General Mahamat Idriss Deby Itno, who has led Chad’s junta for the last three years, is to be sworn in Thursday after an election victory hotly contested by opposition parties in the north-central African nation.
Deby officially won 61 per cent of the May 6 vote international NGOs said was neither credible nor free, and which his main rival called a “masquerade”.
He was proclaimed transitional president in April 2021 by a junta of 15 generals after his father, iron-fisted president Idriss Deby Itno, was shot dead by rebels after 30 years in power.
The swearing-in marks the end of three years of military rule in a country crucial for the fight against jihadism across Africa’s restive Sahel region.
In 2021, Deby was quickly endorsed by an international community led by France, whose forces in recent years have been ousted by military regimes in its other former colonies Mali, Burkina Faso and Niger.
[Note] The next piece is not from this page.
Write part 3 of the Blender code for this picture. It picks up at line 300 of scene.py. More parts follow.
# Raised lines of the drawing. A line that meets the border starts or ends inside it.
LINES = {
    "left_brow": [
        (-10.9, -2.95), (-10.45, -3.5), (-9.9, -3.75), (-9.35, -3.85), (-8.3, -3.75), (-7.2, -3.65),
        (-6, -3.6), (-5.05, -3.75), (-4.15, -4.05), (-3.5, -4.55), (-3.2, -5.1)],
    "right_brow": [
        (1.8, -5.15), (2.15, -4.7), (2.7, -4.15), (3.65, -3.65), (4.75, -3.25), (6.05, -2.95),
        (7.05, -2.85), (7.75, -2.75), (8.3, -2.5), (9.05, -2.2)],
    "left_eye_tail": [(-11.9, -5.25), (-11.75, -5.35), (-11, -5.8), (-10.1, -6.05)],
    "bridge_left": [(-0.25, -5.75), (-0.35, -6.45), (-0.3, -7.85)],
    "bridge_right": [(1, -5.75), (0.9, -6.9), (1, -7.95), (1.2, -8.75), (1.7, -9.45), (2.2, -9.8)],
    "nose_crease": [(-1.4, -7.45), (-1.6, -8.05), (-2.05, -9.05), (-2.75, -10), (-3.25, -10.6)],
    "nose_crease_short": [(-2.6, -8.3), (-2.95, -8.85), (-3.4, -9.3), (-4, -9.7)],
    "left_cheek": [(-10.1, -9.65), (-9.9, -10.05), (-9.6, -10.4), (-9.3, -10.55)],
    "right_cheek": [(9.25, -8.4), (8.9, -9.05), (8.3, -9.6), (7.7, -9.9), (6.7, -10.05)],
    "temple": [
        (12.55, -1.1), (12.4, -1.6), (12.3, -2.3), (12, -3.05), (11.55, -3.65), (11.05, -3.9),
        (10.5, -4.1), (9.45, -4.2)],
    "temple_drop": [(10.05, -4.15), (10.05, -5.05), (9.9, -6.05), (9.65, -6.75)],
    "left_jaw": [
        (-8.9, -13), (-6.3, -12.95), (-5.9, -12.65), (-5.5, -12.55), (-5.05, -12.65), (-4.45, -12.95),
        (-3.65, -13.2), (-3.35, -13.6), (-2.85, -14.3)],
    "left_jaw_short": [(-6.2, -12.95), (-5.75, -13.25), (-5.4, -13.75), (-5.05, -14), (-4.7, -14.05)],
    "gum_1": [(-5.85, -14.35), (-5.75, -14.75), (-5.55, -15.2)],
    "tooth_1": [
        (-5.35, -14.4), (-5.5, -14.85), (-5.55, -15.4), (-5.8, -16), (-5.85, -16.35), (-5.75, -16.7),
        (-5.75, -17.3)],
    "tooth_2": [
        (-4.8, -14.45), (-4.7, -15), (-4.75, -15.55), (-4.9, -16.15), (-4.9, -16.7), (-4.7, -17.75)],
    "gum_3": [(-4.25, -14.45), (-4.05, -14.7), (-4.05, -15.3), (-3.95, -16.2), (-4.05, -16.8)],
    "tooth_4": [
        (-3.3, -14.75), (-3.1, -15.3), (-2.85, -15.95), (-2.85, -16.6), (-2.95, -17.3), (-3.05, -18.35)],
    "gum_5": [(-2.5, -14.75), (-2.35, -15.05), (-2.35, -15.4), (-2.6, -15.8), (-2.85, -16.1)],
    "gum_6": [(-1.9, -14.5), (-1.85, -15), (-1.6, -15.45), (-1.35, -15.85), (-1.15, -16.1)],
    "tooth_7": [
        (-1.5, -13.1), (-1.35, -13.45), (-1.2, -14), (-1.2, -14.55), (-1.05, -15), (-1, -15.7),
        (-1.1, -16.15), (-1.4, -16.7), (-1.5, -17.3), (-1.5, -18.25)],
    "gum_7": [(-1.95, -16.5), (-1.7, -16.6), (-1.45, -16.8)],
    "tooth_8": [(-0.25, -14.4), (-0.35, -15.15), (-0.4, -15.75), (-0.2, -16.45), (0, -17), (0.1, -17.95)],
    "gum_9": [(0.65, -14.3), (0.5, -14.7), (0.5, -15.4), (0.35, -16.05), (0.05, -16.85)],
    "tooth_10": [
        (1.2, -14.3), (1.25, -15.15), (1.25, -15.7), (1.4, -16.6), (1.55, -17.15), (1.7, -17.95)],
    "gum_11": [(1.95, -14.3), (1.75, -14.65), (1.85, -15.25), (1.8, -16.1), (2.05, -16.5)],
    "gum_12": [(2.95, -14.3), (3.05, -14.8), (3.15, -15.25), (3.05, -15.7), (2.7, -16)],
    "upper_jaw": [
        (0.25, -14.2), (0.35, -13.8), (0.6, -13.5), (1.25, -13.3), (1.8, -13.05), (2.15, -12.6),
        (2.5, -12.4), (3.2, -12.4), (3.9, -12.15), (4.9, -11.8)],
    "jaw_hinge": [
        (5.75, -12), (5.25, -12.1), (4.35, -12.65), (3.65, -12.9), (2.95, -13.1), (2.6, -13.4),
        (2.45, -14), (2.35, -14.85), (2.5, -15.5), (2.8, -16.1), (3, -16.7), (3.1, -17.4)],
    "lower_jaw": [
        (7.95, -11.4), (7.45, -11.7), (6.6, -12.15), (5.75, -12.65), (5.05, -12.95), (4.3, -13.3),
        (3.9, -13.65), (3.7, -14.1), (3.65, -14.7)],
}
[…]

The investiture ceremony also officialises what the opposition has denounced as a Deby dynasty.
Prime Minister Succes Masra, one of Deby’s fiercest opponents before becoming prime minister, handed in his resignation Wednesday in the wake of his party’s election defeat after just four months in office.
Masra, an economist who won 18.5 per cent of the vote, has contested the results.
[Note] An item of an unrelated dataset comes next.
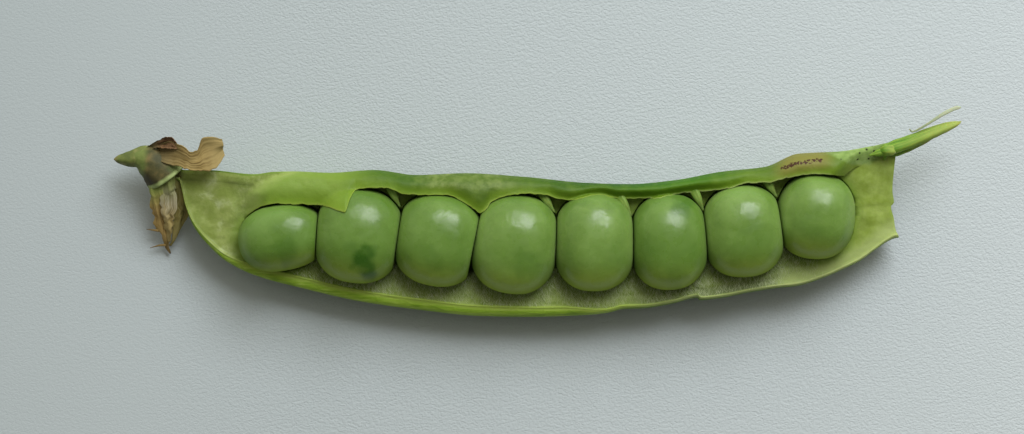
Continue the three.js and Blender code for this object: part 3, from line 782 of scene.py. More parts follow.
# lower edge of the strip
stripEdgeY = smoothThrough([
    (-37.5, 4.75), (-36.7, 4.5), (-36.1, 3.8), (-33, 3.5), (-30.5, 3.1), (-30.15, 2.9), (-29.75, -0.1),
    (-29.0, 0.4), (-27.5, 1.2), (-26.4, 1.5), (-23.3, 1.45), (-20.5, 1.2), (-18.6, 0.65), (-18.2, 0.6),
    (-17.6, 2.2), (-17.1, 3.0), (-15, 3.2), (-13.2, 3.1), (-12.3, 2.7), (-11.2, 2.5), (-7, 2.4),
    (-5.7, 1.9), (-4.2, 0.9), (-3.5, 0.5), (-2.8, 0.9), (-2.3, 1.75), (-0.2, 2.4), (1.1, 2.6), (3, 2.5),
    (6.4, 1.9), (9.7, 2.5), (11.7, 2.1), (15.2, 2.1), (19.6, 2.75), (23.4, 3.1), (26.2, 3.75), (27.8, 3.75),
    (30, 4.3), (33.3, 4.75), (35.4, 4.55), (36.4, 4.5), (37.2, 5.2), (38.3, 5.65), (39.6, 5.85),
    (40.6, 6.6), (41.9, 7.6)])
foldX = smoothThrough([(-0.5, -29.9), (2.4, -29.9), (3.6, -28.8), (4.3, -27.5), (4.9, -26.0)])   # by Y
edgeDrop = smoothThrough([
    (-31, 0.1), (-28, 0.25), (-19, 0.3), (-17, 0.3), (-6, 0.35), (-3, 0.3), (2, 0.45), (7, 0.9), (12, 1.4),
    (20, 1.2), (24, 0.6), (29, 0.35), (34, 0.35), (36, 0.1)])
dropWidth = smoothThrough([(-28, 2.6), (2, 2.2), (8, 1.4), (22, 1.4), (30, 2.0)])
tornEndX = smoothThrough([
    (-2.4, 0.6), (-2.2, 0.55), (-1.2, 0.12), (-0.33, 0.02), (1.2, -0.32), (1.55, 0.0), (2.97, -0.2),
    (6.3, 0.0), (8.2, 0.2)])
stepPlaces = [(-30.5, -29.6), (-18.3, -17.0), (20.2, 20.9)]   # where an edge steps, so sections stand closer
pathParts = {"lip": 8, "side": 26, "flat": 6, "strip": 26, "rounding": 3, "ledge": 15, "nest": 25}


def shellStations():
    count = round((shell["right"] - shell["left"]) / shell["spacing"])
    stations = [np.linspace(shell["left"], shell["right"], count + 1)]
    for low, high in stepPlaces:
        stations.append(np.linspace(low, high, round((high - low) / 0.07)))
    stations = np.sort(np.concatenate(stations))
    return stations[np.append(True, np.diff(stations) > 0.03)]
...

He claimed victory after the first round of voting but faced accusations of being a junta stooge by the opposition, which has been violently repressed in Chad, with its top members barred from the election.
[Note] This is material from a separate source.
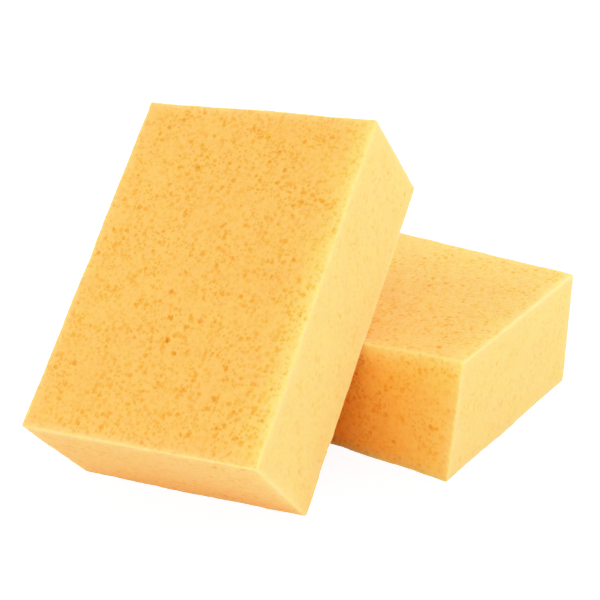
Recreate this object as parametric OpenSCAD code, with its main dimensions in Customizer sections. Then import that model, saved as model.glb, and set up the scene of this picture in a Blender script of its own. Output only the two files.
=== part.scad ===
// Pair of grouting sponges: two equal blocks of open-cell foam.
// One lies flat, and the other stands on its short back edge and leans on it.
// Millimetres, +Z up. The origin is under the middle of the pair, on the
// surface that both sponges stand on. The lying sponge's length runs along X.

/* [Sponge] */
// Length of each sponge
sponge_l = 165; // [150:1:200]
// Width of each sponge
sponge_w = 115; // [90:1:140]
// Thickness of each sponge
sponge_t = 60; // [45:1:65]
// Radius of the knife-cut edges
edge_r = 1.2; // [0.5:0.1:4]

/* [Leaning sponge] */
// Slope of its long sides above the surface, in degrees
lean = 43; // [35:0.5:60]
// Turn about the vertical, counterclockwise from above, in degrees
turn = 10; // [0:0.5:20]
// From the lying sponge's right end to the leaning one's right lower corner
setback = 31.5; // [15:0.5:60]
// Gap between the two edges that meet
gap = 0.3; // [0.1:0.05:1]

/* [Hidden] */
$fn = 48;
foam_colour = [0.98, 0.79, 0.35];
foam_colour_shaded = [0.96, 0.68, 0.24];

// Below, "right" is +X and "front" is -Y. Until the pair is centred, the
// lying sponge's right front lower corner is at [0, 0, 0].

// Right lower back corner of the leaning sponge. Its rounded lower edge
// touches the surface, which puts the sharp corner a little under it.
corner_x = -setback;
corner_z = edge_r * (1 - sin(lean) - cos(lean));

// The leaning sponge's right back edge crosses the lying sponge's upper front
// edge. Both are round, so their centre lines keep two radii and the gap
// apart, measured along the unit normal of the two lines.
across = [0, -sin(lean), cos(turn) * cos(lean)];
normal = across / norm(across);
upper_front = [0, edge_r, sponge_t - edge_r];
edge_offset = leaned([-edge_r, 0, edge_r]);
rise = corner_z + edge_offset.z - upper_front.z;
corner_y = upper_front.y - edge_offset.y + (2 * edge_r + gap - normal.z * rise) / normal.y;

// Box of the pair. The sharp corners stand for the rounded ones.
leaning_left = corner_x - sponge_w * cos(turn) - sponge_l * sin(turn) * cos(lean);
leaning_front = corner_y - sponge_w * sin(turn) - sponge_t * cos(turn) * sin(lean);
centre_x = min(-sponge_l, leaning_left) / 2;
centre_y = (leaning_front + sponge_w) / 2;

// A direction in the leaning sponge's own frame, turned into the shared frame
function leaned(v) = [
    v.x * cos(turn) - (v.y * cos(lean) - v.z * sin(lean)) * sin(turn),
    v.x * sin(turn) + (v.y * cos(lean) - v.z * sin(lean)) * cos(turn),
    v.y * sin(lean) + v.z * cos(lean)
];

// Rectangle with round corners, from [0, 0] to [a, b]
module soft_rectangle(a, b) {
    translate([edge_r, 0])
        square([a - 2 * edge_r, b]);
    translate([0, edge_r])
        square([a, b - 2 * edge_r]);
    for (x = [edge_r, a - edge_r], y = [edge_r, b - edge_r])
        translate([x, y])
            circle(r = edge_r);
}

// Block with round edges, from [0, 0, 0] to [a, b, c]: what three bars
// with round corners, one along each axis, have in common
module sponge(a, b, c) {
    intersection() {
        linear_extrude(height = c)
            soft_rectangle(a, b);
        translate([0, b, 0])
            rotate([90, 0, 0])
                linear_extrude(height = b)
                    soft_rectangle(a, c);
        rotate([90, 0, 90])
            linear_extrude(height = a)
                soft_rectangle(b, c);
    }
}

module lying_sponge() {
    color(foam_colour_shaded)
        translate([-centre_x - sponge_l, -centre_y, 0])
            sponge(sponge_l, sponge_w, sponge_t);
}

module leaning_sponge() {
    color(foam_colour)
        translate([corner_x - centre_x, corner_y - centre_y, corner_z])
            rotate([lean, 0, turn])
                translate([-sponge_w, 0, 0])
                    sponge(sponge_w, sponge_l, sponge_t);
}

lying_sponge();
leaning_sponge();
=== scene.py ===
"""The looks of a pair of grouting sponges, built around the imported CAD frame.

Each sponge is a block of open-cell foam. Its mesh is the surface of a box with rounded edges, warped
at its corners like the block in the photo, roughened, and pitted wherever a bubble of the foam was
cut open. The finest pores are in the material. Lengths are in metres, and a block's own axes are its
length, width and thickness.
"""
import math

import bpy
import numpy as np
from mathutils import Matrix, Vector
from mathutils.kdtree import KDTree


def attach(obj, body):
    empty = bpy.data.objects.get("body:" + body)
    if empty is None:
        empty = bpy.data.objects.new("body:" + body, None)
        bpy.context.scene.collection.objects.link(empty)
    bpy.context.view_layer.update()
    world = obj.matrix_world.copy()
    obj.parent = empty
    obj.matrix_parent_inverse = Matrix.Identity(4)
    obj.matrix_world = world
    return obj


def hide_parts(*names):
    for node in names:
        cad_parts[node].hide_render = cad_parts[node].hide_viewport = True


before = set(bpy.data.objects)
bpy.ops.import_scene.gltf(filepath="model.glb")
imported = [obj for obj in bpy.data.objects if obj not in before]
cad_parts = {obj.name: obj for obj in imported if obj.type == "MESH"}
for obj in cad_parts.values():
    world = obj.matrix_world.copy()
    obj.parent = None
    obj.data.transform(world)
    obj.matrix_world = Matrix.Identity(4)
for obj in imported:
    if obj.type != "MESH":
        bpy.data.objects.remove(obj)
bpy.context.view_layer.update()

MM = 0.001
AXES = (0, 1, 2)  # of a block: length, width, thickness

# Mesh
GRID_STEP = 0.6 * MM
EDGE_RADIUS = 0.9 * MM
EDGE_CELLS = 2  # on each side of a rounded edge
MOST_TRIANGLES = 190_000  # of each sponge

# Relief: (cell size, height) of each layer of smooth noise
RELIEF = (
    (40 * MM, 0.4 * MM),
    (12 * MM, 0.24 * MM),
    (5 * MM, 0.15 * MM),
    (2.6 * MM, 0.08 * MM),
    (1.1 * MM, 0.06 * MM),
)

# Bubbles cut open: (smallest radius, largest radius, how many for each square metre)
BUBBLES = (
    (0.8 * MM, 1.5 * MM, 5.5e3),
    (0.5 * MM, 0.9 * MM, 50e3),
)
BUBBLE_LEVELS = (-0.7, 0.5)  # lowest and highest place of the centre above the surface, in radii
PIT_SHARE = 0.45  # of a cut bubble's depth that is left open
PIT_RIM = 0.5 * MM  # depth over which a pit's rim is rounded
PIT_FREE_EDGE = 2 * MM  # pits fade out this near an edge, so that they don't break the outline

# The kinds of side. tone is the colour, which differs from side to side partly with the foam's cut and partly
# as painted light and shade for how light falls on each side. porous scales how many pits there are and how
# strongly pores show. lit is how much painted light shows beside each of the sides in lit_by. dim is how far
# the side turns to the dim colour, a painted shade, away from the + end of the length. Both are painted after
# the photo's light and shade.
SMOOTH = {"tone": (0.94, 0.418, 0.118), "porous": 0.4, "lit": 0.0, "lit_by": (), "dim": 0.0}
BROAD = {"tone": (0.93, 0.366, 0.081), "porous": 1.0, "lit": 0.85, "lit_by": ((1, -1),), "dim": 0.0}
LAID = {"tone": (0.93, 0.385, 0.1), "porous": 0.85, "lit": 0.35, "lit_by": ((0, 1),), "dim": 0.0}
END = {"tone": (0.93, 0.355, 0.1), "porous": 0.6, "lit": 0.0, "lit_by": (), "dim": 0.0}
# FRONT is painted light and shade: its tone is the lit colour near its + end, and it turns to the dim colour
# away from there
FRONT = {"tone": (0.985, 0.47, 0.1), "porous": 0.9, "lit": 0.85, "lit_by": ((2, 1),), "dim": 1.0}
BACK = {"tone": (0.95, 0.39, 0.08), "porous": 0.6, "lit": 0.85, "lit_by": ((2, 1),), "dim": 0.0}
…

After Chad’s Constitutional Council rejected Masra’s bid to annul the result, he said there was “no other national legal recourse” and called on supporters to “remain mobilised” but “peaceful”.
Deby’s own cousin Yaya Dillo Djerou, who had emerged as the leading opposition candidate to the general, was shot and killed at point-blank range during an army assault on February 28, his party said.
The turnout of heads of state at the investiture should provide an idea of international support for the 40-year-old president.
French President Emmanuel Macron, who travelled to N’Djamena in 2021 to pay homage to the late Marshal Deby before his son and successor, is sending his minister for foreign trade and Francophonie, Franck Riester.
Chad, one of the poorest nations on Earth, is France’s last military foothold in the Sahel region, with 1,000 soldiers, and Macron was one of few leaders to congratulate Deby on his election.
Several Sahel nations, reeling from jihadist insurgencies, have strengthened ties with Russia after severing them with Paris.
Russian President Vladimir Putin was among the first to congratulate Deby, and the level of the delegation Moscow sends to N’Djamena for the ceremony will be closely watched by analysts.